>> begin SOURCE DATA

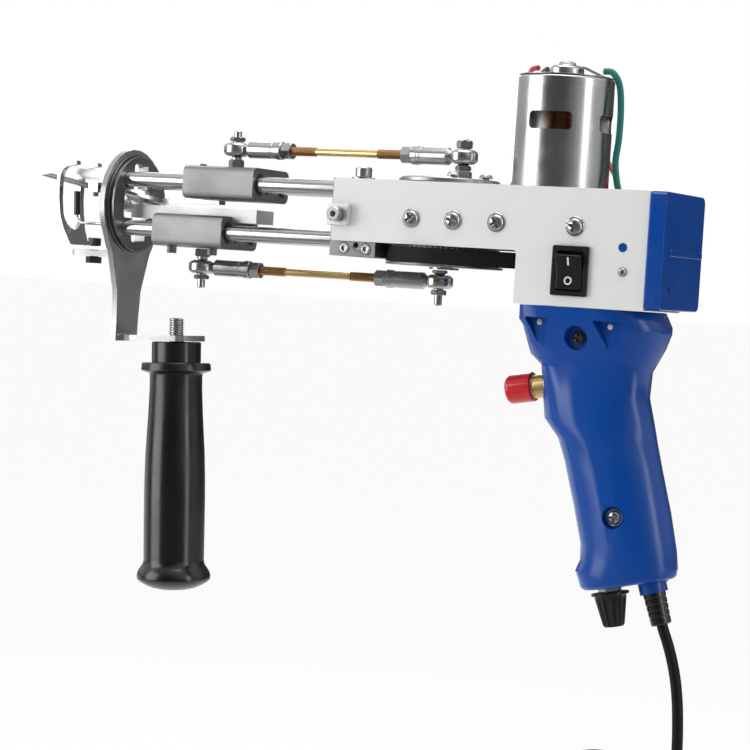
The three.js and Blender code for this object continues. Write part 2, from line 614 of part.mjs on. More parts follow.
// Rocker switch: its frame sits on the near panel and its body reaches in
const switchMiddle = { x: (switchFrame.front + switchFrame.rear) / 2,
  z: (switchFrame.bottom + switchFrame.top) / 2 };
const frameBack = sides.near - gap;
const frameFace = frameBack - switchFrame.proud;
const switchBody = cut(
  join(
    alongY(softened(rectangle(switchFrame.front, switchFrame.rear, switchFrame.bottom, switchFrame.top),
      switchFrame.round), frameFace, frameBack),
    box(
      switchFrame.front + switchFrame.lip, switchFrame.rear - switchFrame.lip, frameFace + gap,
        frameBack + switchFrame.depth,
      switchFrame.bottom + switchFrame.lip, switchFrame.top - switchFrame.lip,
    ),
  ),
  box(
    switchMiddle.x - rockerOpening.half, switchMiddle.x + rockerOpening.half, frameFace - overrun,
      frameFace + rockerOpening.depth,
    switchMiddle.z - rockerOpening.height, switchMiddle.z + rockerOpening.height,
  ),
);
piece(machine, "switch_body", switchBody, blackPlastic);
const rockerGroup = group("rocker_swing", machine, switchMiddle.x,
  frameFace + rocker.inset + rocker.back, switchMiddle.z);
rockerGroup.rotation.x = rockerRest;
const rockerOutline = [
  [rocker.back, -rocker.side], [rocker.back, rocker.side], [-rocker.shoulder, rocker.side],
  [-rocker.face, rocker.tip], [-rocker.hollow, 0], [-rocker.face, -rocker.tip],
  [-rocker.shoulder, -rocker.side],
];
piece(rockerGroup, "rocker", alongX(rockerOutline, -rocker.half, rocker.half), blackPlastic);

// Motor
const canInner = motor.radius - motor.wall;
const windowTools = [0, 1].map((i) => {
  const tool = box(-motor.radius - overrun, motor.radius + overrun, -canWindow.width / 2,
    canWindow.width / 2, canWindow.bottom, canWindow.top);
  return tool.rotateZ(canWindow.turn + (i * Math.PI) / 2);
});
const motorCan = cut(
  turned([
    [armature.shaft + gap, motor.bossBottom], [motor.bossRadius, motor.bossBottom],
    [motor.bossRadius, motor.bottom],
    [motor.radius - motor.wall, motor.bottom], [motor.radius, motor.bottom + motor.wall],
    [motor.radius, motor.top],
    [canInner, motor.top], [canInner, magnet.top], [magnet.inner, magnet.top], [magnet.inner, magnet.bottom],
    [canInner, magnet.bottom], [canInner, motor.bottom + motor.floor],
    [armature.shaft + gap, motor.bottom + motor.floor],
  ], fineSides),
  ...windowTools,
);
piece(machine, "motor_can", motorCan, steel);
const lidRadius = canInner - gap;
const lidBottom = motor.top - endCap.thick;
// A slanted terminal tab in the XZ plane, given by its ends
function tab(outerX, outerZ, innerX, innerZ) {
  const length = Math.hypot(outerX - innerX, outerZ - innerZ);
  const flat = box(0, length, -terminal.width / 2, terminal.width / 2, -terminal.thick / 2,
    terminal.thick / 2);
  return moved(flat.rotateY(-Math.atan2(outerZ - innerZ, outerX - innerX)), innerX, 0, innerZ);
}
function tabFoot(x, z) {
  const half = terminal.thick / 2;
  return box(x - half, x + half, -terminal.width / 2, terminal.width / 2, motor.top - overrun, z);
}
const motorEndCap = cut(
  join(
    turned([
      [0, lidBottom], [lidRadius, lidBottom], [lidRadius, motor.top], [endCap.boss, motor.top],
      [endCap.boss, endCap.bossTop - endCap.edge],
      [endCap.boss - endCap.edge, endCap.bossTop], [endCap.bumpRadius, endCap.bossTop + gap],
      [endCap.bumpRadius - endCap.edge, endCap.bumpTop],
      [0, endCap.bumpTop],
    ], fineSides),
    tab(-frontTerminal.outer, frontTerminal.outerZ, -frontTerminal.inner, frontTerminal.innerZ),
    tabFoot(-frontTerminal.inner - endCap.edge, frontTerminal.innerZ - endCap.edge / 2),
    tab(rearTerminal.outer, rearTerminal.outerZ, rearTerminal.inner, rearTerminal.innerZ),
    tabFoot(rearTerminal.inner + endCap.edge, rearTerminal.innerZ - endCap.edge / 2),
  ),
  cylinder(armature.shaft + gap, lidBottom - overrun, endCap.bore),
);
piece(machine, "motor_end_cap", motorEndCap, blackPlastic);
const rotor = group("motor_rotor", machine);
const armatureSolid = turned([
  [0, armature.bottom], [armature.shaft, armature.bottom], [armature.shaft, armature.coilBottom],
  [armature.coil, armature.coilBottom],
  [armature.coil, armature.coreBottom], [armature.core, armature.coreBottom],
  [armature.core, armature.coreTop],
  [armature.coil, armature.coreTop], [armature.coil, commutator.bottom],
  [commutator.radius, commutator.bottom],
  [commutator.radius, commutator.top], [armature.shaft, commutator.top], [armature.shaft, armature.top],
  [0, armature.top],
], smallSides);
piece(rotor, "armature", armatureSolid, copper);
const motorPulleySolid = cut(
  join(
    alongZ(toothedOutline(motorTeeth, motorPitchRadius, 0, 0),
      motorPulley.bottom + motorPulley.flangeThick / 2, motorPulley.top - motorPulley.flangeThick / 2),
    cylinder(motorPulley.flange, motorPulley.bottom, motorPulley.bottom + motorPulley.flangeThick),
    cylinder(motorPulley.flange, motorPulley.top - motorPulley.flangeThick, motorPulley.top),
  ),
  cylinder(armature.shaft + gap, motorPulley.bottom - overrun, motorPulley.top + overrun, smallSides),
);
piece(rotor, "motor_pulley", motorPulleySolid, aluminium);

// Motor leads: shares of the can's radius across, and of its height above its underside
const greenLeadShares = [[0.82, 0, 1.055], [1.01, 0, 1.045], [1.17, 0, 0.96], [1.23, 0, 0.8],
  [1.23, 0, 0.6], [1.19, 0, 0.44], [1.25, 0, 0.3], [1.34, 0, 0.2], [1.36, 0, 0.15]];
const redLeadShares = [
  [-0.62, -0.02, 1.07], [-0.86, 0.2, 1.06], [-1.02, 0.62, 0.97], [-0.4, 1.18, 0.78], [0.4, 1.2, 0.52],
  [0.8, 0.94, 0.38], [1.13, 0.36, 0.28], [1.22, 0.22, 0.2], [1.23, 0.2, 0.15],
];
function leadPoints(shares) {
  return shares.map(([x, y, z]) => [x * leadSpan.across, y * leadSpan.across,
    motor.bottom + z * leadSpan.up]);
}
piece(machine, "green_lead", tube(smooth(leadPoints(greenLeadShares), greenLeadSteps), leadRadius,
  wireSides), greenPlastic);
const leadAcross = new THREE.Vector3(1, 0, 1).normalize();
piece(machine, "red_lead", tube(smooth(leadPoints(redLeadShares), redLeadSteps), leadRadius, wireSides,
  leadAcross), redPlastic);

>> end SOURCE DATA

### WHAT TO DO
Only the lines from the opening of the material through the line with "-rocker.half, rocker.half), blackPlastic);" should be echoed, exactly as written.

### PROBLEM SOLUTION
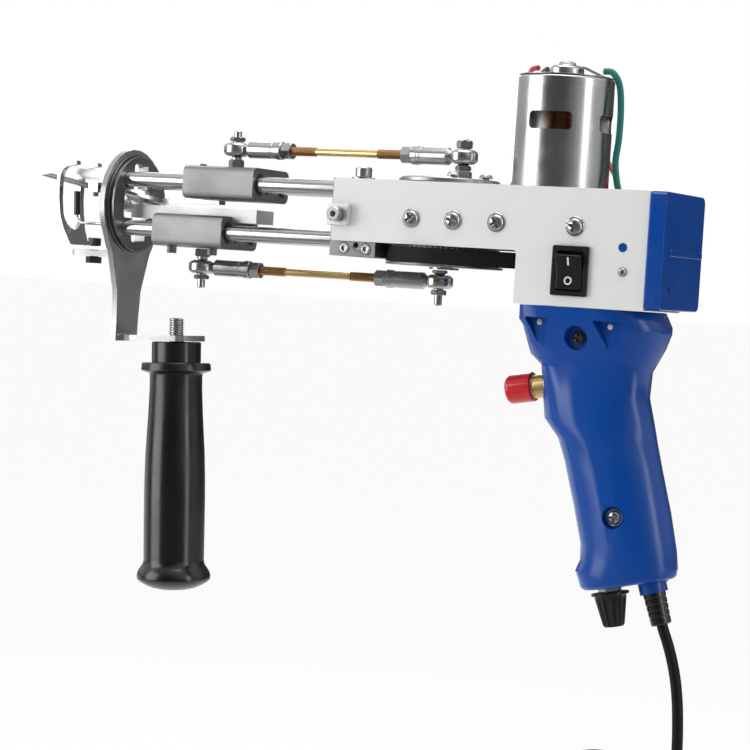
The three.js and Blender code for this object continues. Write part 2, from line 614 of part.mjs on. More parts follow.
// Rocker switch: its frame sits on the near panel and its body reaches in
const switchMiddle = { x: (switchFrame.front + switchFrame.rear) / 2,
  z: (switchFrame.bottom + switchFrame.top) / 2 };
const frameBack = sides.near - gap;
const frameFace = frameBack - switchFrame.proud;
const switchBody = cut(
  join(
    alongY(softened(rectangle(switchFrame.front, switchFrame.rear, switchFrame.bottom, switchFrame.top),
      switchFrame.round), frameFace, frameBack),
    box(
      switchFrame.front + switchFrame.lip, switchFrame.rear - switchFrame.lip, frameFace + gap,
        frameBack + switchFrame.depth,
      switchFrame.bottom + switchFrame.lip, switchFrame.top - switchFrame.lip,
    ),
  ),
  box(
    switchMiddle.x - rockerOpening.half, switchMiddle.x + rockerOpening.half, frameFace - overrun,
      frameFace + rockerOpening.depth,
    switchMiddle.z - rockerOpening.height, switchMiddle.z + rockerOpening.height,
  ),
);
piece(machine, "switch_body", switchBody, blackPlastic);
const rockerGroup = group("rocker_swing", machine, switchMiddle.x,
  frameFace + rocker.inset + rocker.back, switchMiddle.z);
rockerGroup.rotation.x = rockerRest;
const rockerOutline = [
  [rocker.back, -rocker.side], [rocker.back, rocker.side], [-rocker.shoulder, rocker.side],
  [-rocker.face, rocker.tip], [-rocker.hollow, 0], [-rocker.face, -rocker.tip],
  [-rocker.shoulder, -rocker.side],
];
piece(rockerGroup, "rocker", alongX(rockerOutline, -rocker.half, rocker.half), blackPlastic);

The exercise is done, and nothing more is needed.